With oral arguments in the challenges to state bans on same-sex marriage less than three weeks away, the cases are the subject of several articles and posts.   In The New Yorker, Richard Socarides observes that, if the Court rules in the challengers’ favor, “the impact of such a ruling will eventually extend beyond marriage rights, transforming how gay Americans are perceived and reducing discrimination against them more broadly.”  In a story for Bloomberg Politics, though, Greg Stohr reports that, even if “[s]ame-sex couples across the U.S. may soon have the legal right to marry . . . [i]n 28 states, their employer will still have the legal right to fire them.”  At Slate, Mark Joseph Stern discusses (and criticizes) the amicus brief that South Carolina filed at the Court, in which “the state’s attorney general argues for a truly originalist understanding of the 14thAmendment,” while at PJ Media Paula Bolyard discusses (in more favorable terms) the amicus brief filed by the Liberty Institute “on behalf of a group of prominent religious organizations, public speakers, and scholars, [which] asks the justices to affirm the Sixth Circuit decision upholding marriage laws in Kentucky, Michigan, Ohio, and Tennessee.”

In The National Law Journal (subscription required), Katelyn Polantz writes about the relationship between John Bursch, the lawyer who will defend Michigan’s same-sex marriage ban, and his law firm, Warner Norcross & Judd.  Describing a “split” between the two, Polantz writes that Bursch “had to leave his law firm temporarily to take the case” after the partnership granted him “a leave of absence,” so that for the time being he “works for Michigan.”  But it appears that there has been some confusion over the point.  Bursch and his firm report that Bursch remains a partner in good standing at the firm working on its matters, but is also simultaneously doing his work for Michigan separately, with no involvement whatsoever by the firm.  We understand that the National Law Journal is looking into the discrepancy.


  • At Talking Points Memo, Sahil Kapur reports that President Barack Obama “warned the Supreme Court in an interview Wednesday that a ruling to invalidate Obamacare subsidies would be ‘a bad decision’ and result in ‘millions of people losing their health insurance.’”
  • In USA Today, Richard Wolf looks ahead to this month’s challenge to Oklahoma’s lethal injection procedures and reports that “[t]he best that death penalty opponents likely can hope for is a narrow decision restricting the use of midazolam.”
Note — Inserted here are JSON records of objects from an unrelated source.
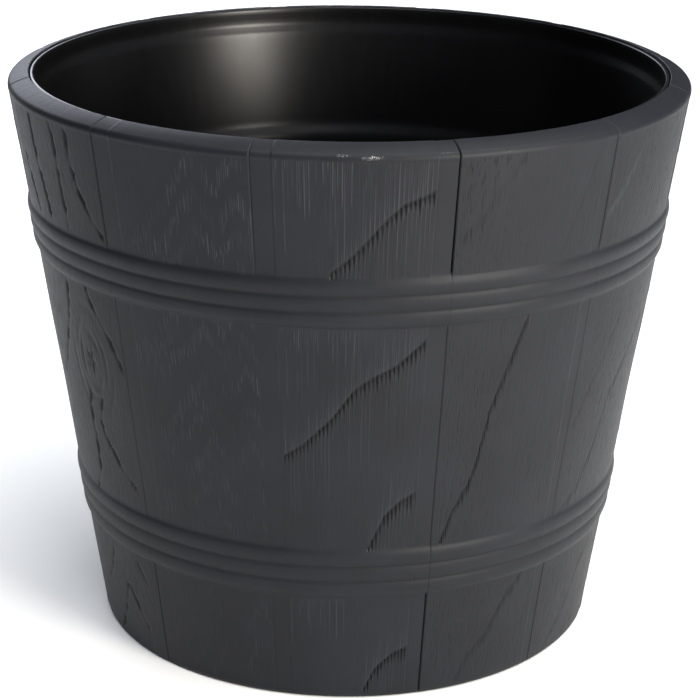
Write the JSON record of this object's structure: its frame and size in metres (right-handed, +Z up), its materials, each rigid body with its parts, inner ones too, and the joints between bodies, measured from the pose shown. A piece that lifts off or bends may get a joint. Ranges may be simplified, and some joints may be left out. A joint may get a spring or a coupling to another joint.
{
  "type": "planter",
  "caption": "Tapered barrel-look planter in dark wood-effect plastic, with ribbed hoops, a broad turned-in rim, a smooth lift-out liner and push-in drain plugs.",
  "frame": {"origin": "on the ground at the middle of the base", "axes": "+Z up along the planter's axis, the pictured front faces -Y, +X to the right seen from the front"},
  "size_m": [0.3998, 0.3998, 0.338],
  "materials": {
    "wood_effect_plastic": "moulded wood grain, satin charcoal",
    "liner_plastic": "smooth moulded, soft gloss black",
    "plug_rubber": "moulded, matt black"
  },
  "bodies": {
    "shell": {"outer_shell": "wood_effect_plastic"},
    "liner": {"inner_liner": "liner_plastic"},
    "plug_1": {"drain_plug_1": "plug_rubber"},
    "plug_2": {"drain_plug_2": "plug_rubber"},
    "plug_3": {"drain_plug_3": "plug_rubber"},
    "plug_4": {"drain_plug_4": "plug_rubber"}
  },
  "joints": [
    {"name": "liner_lift", "type": "slide", "parent": "shell", "child": "liner", "axis": [0, 0, 1], "range_m": [0, 0.34]},
    {"name": "plug_1_pull", "type": "slide", "parent": "shell", "child": "plug_1", "axis": [0, 0, -1], "range_m": [0, 0.016]},
    {"name": "plug_2_pull", "type": "slide", "parent": "shell", "child": "plug_2", "axis": [0, 0, -1], "range_m": [0, 0.016]},
    {"name": "plug_3_pull", "type": "slide", "parent": "shell", "child": "plug_3", "axis": [0, 0, -1], "range_m": [0, 0.016]},
    {"name": "plug_4_pull", "type": "slide", "parent": "shell", "child": "plug_4", "axis": [0, 0, -1], "range_m": [0, 0.016]}
  ]
}
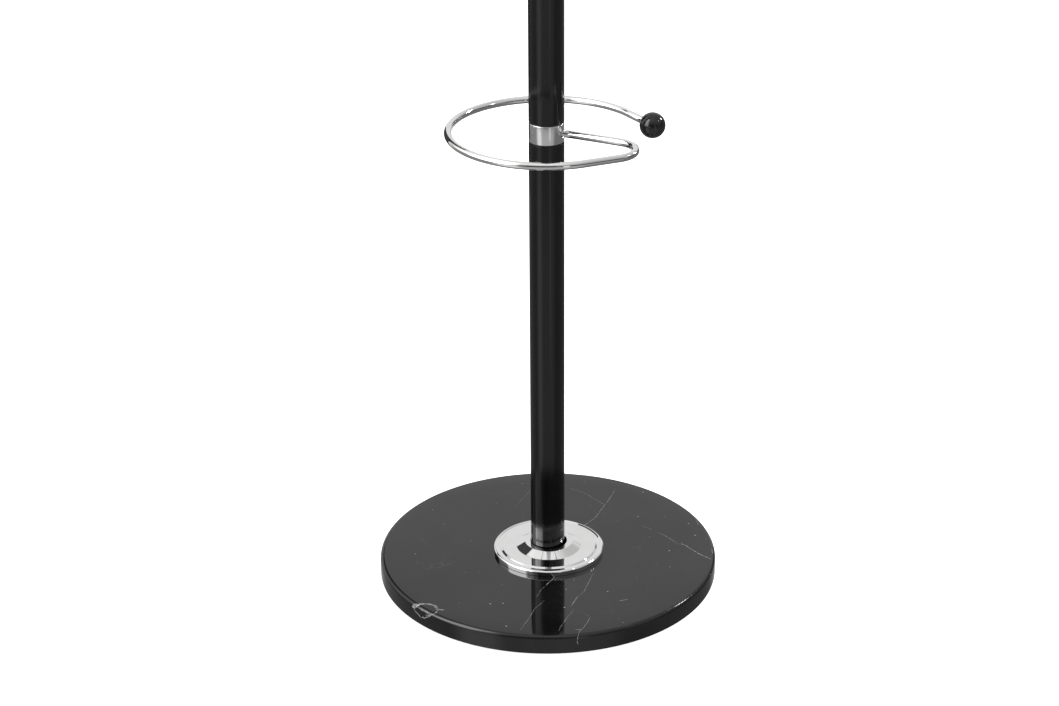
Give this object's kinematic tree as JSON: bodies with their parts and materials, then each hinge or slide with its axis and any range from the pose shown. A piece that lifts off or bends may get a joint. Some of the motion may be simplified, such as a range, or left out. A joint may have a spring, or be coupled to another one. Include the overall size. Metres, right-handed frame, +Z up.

  • MarketWatch reports on a recent amicus brief in a case that asks the Court to review a decision by the U.S. Court of Appeals for the Fourth Circuit on the ground that the ruling “violates the Three-Judge Court Act by allowing a single judge to rule on a critical Maryland gerrymandering case.”
  • At Georgia Health News, Judi Kanne looks at the “long-term implications” of the Court’s recent decision in North Carolina Board of Dental Examiners v. FTC, in which the Court rejected a state dental board’s assertion that its actions were not subject to scrutiny by the Federal Trade Commission.
  • At The Blog of Legal Times, Zoe Tillman reports that “[t]he U.S. attorney’s office in Washington is escalating its response to disruptions inside the U.S. Supreme Court. A group arrested last week for demonstrating inside the high court chamber face stiffer penalties than a group charged with a similar disruption in January.”
  • At the Appellate Practice Blog of the International Municipal Lawyers Association, Lisa Soronen discusses the amicus brief that the State and Local Legal Center filed in next Term’s Kingsley v. Hendrickson, “arguing that the same or similar standard should apply to excessive force claims brought by pretrial detainees and post-conviction detainees.”
  • At Concurring Opinions, Ronald K.L. Collins (also of this blog) discusses a petition asking the Court to take up a case involving a challenge to the City of Norfolk’s sign code, on which the city relied to issue a citation to a company that put up a banner protesting the city’s efforts to take its building through eminent domain.
  • In a post at Roll Call, Patrick Forrest asserts that the “Court unanimously missed an opportunity to check the rising regulatory state. Its decision in Perez v. Mortgage Bankers Association marks the culmination of a long journey in American jurisprudence to transfer immense influence to federal regulators.”
  • At Procedurally Taxing, Tuan Samahon discusses the federal government’s brief in opposition in Kuretski v. Commissioner, which asks the Court to consider whetherthe President’s authority under 26 U.S.C. § 7443(f) to remove Tax Court judges violates the Constitution’s separation of powers.”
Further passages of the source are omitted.